Cut to Magda, some kind of paint scratcher in hand, taking off a small piece of this mural in front of her. Then we hear a phone dialing tone. She picks up her red phone … says hello twice … then shows her annoyance, saying “I’m getting sick of this! Who is this?” We see Tomek on the phone both watching through the telescope and listening to the phone as she says this: “I hear you breathing, you bastard.”
Next, Tomek does what I mentioned before. He hangs up, but immediately calls back to say he’s sorry. But that doesn’t stop him from looking. The scene briefly cuts to an old woman watching a black and white TV show. We are unsure at this point who she is. We go back to Magda, who strips her bed of the blanket and top sheet. She is wearing no pants, just a long shirt and underwear. She goes to the door, a man in a suit carrying a briefcase enters. She embraces him. The man reaches under her underwear to rub her butt — the closest thing to nudity you will find in The Dekalog.

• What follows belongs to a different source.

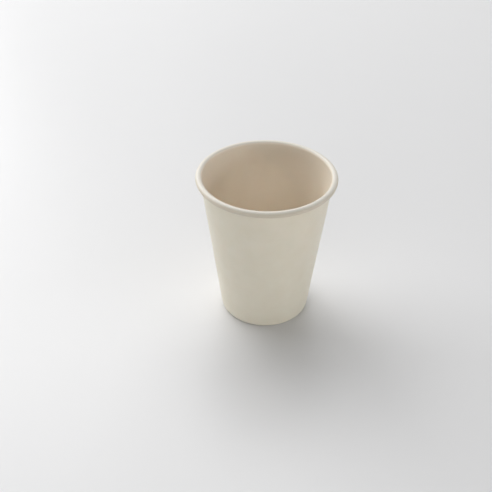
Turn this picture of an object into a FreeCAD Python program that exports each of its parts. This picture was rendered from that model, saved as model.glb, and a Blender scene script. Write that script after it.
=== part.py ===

Tomek, seeing the skin, pulls away from the telescope. He gets up and now we hear that music from the TV … he apparently lives with that old woman. Tomek says he’s taking out the garbage. She tells him the chute doesn’t work — does anything work in Poland in this era? — and he responds “I know.”
As the segment ends, the old woman looks back over her shoulder as Tomek walks out. Is she concerned about him? Is she his mother or grandmother?
Kieslowski, in general, does not seem to like young men. They are always up to strange things and are incapable of forming normal relationships with the women in their lives. As we will soon see, not only is Tomek a young man who feels he must manipulate and control women, he seems to have picked up these bad habits purely by imitating others.